Small, shiny button batteries are easy to find in Australian homes, and they have caused immeasurable pain to families across the country.
About 20 children present to hospital emergency departments each week suspected of having swallowed or inserted a button battery.
That’s despite there being three deaths in the past decade, and a world-first mandatory safety standard being introduced in Australia.
The question of what to do about the common batteries and how to reduce the risk they pose to children is divisive.
Is it as simple as increased parent vigilance or is it a product that should be boycotted altogether?
In June last year, the Australian Competition and Consumer Commission (ACCC) began enforcing regulation to ensure products containing the batteries were durable, had child-resistant features and adequate safety warnings.
Already this year, 20 products have been recalled.
The Reject Shop and Dusk recently became the first retailers to be issued infringement notices by the ACCC and fined a total of nearly $240,000 for transgressions.
Parents who’ve devoted years to raising awareness about the dangers of button batteries are fed up.
Mandatory standard ‘not working’
In June 2013, Andrea Shoesmith’s bright and bubbly four-year-old daughter, Summer Steer, fell ill with symptoms of a sore stomach, high temperature and black bowel movements.
Almost three weeks later, she became the first child in Australia to die from swallowing a button battery.
“It was quite painful because I was judged and I had the hospital, the doctors and the ambulance saying I’d done something wrong, which I hadn’t,” Andrea Shoesmith said.
She believes her little girl picked one up in a public park.
“The police searched my house, my mother’s house, they searched the kindy and there was nothing in there that would contain a button battery,” Ms Shoesmith said.
“She was so beautiful … [with the] biggest blue eyes … [she was] so fun and I miss her so much.”
The two mothers have spent the past decade campaigning to stop it happening to another family.
It causes Ms Shoesmith a lot of stress when she hears of another child hospitalised for the same reason her daughter died.
She said the mandatory safety standard wasn’t working because “cheap companies don’t care” and fines were simply “change in their pocket”.
“We need to get rid of them. They are not safe.
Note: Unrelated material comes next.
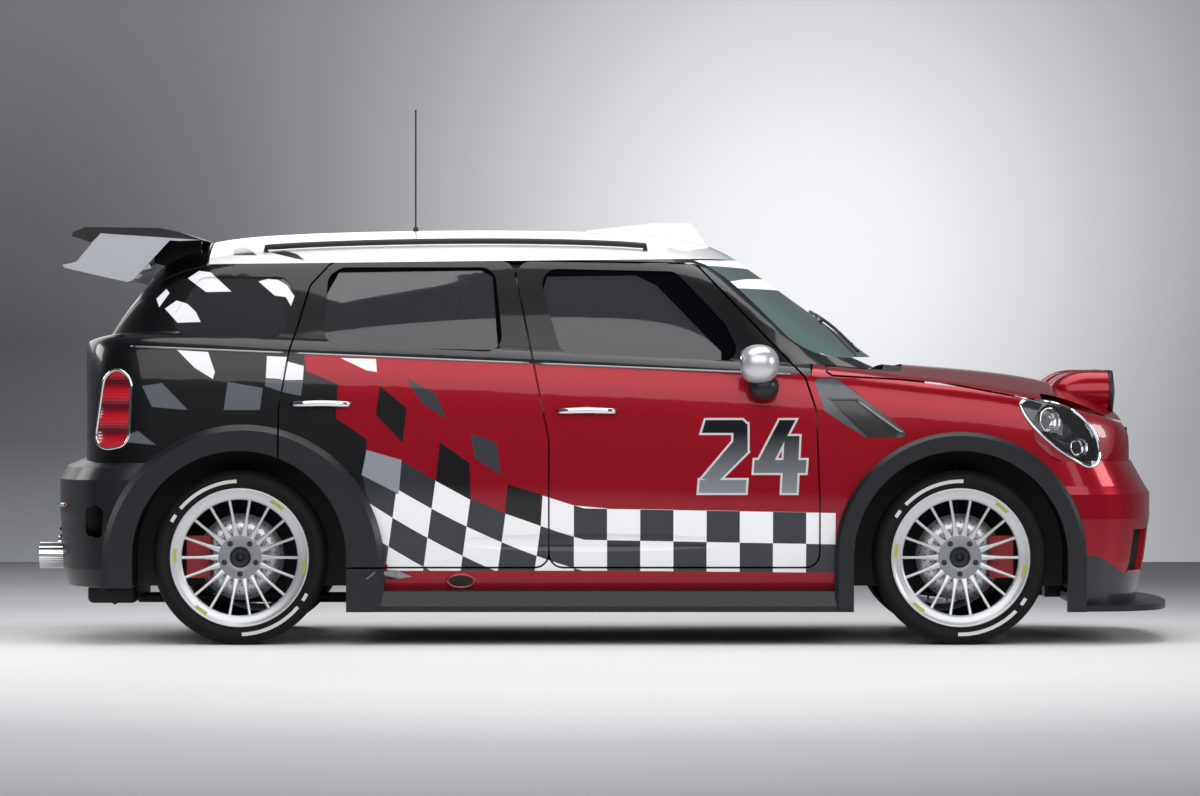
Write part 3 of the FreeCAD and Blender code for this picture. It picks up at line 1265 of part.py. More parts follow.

I’ve always said that they are like a loaded gun,” she said.
Summer Steer’s death was the first time the Australian public saw just how dangerous the tiny batteries could be.
Emergency paediatrician and president of Kidsafe Queensland, Ruth Barker, said it was then, after the young girl died, that button batteries became a priority topic.
In March this year, the organisation called for a consumer boycott after one-year-old Amity Buchanan spent two nights in an induced coma having spent 28 hours with a button battery burning in her throat.
“The message really is … do you need these products?” Dr Barker said.
“Could the product break if you drop it, does it have some sort of screw closure or complex mechanism that your average three-year-old couldn’t get into?”
Dr Barker said there were still cases where cheap products had broken, and a child had accessed a battery.
“I’ve seen one child who their family dropped the car keys the day before, the child ate the battery, the family put the car key back together and didn’t realise the battery was missing until they tried to start the car the next day,” she said.
“At the end of the day the only thing that is going to get industry to consider redesigning this product is if the product isn’t selling.
“There are some companies that are coming up with ideas and we really need industry to embrace this so that they are actually designing a button battery that is safer rather than just putting the onus on parents to be more vigilant.”
Kidsafe Queensland has also worked with the battery recycling industry to raise awareness about how to safely dispose of button batteries.
“Get sticky tape and tape across the battery,” Dr Barker said.
“It makes it more difficult for kids to swallow and what it does is it insulates the electrodes so that if they did swallow it, it doesn’t cause the same damage.
“Also in the recycling stream or the waste stream it doesn’t trigger fires.”
What do mums think?
At a mums and bubs playgroup in North Queensland, several first-time mothers said they hadn’t thought of dangers posed by button batteries until having children.
“It’s definitely something in the back of my mind, like when he starts to move … so [I] definitely need to know a bit more about it I suppose. I do try and stay away from them but happy to still use them.” — Rhiannan Bezzina
“We’ve been really careful that when we did go through and childproof our house that we put all kind of battery products either away on top shelves or pretty much just got rid of them completely.” — Corrina Haupt
“It’s still not very safe … as soon as you open them up, they’ve generally got two batteries in them and [you] only need to take one out and the other one is in that packaging and it’s now an open package.
“I think it’s terrifying because you’re always with them, you’re always watching them but there will be moments you’re doing other things and you wonder would I realise straight away? Would I realise quick enough before something worse would happen?” — Rebecca Moriarty
A spokesperson for the ACCC said it’s currently working with state and territory regulators to conduct surveillance across the country to identify instances of non-compliance.
“Compliance with the button battery safety standards and strengthening product safety online are ACCC Product Safety Priorities.”
For Andrea Shoesmith, it’s a fight she’s not willing to give up yet.
“My son said to me last night, ‘This is destroying you, Mum, just stop’ and I said, ‘I will never stop because I would have done the same for you’.”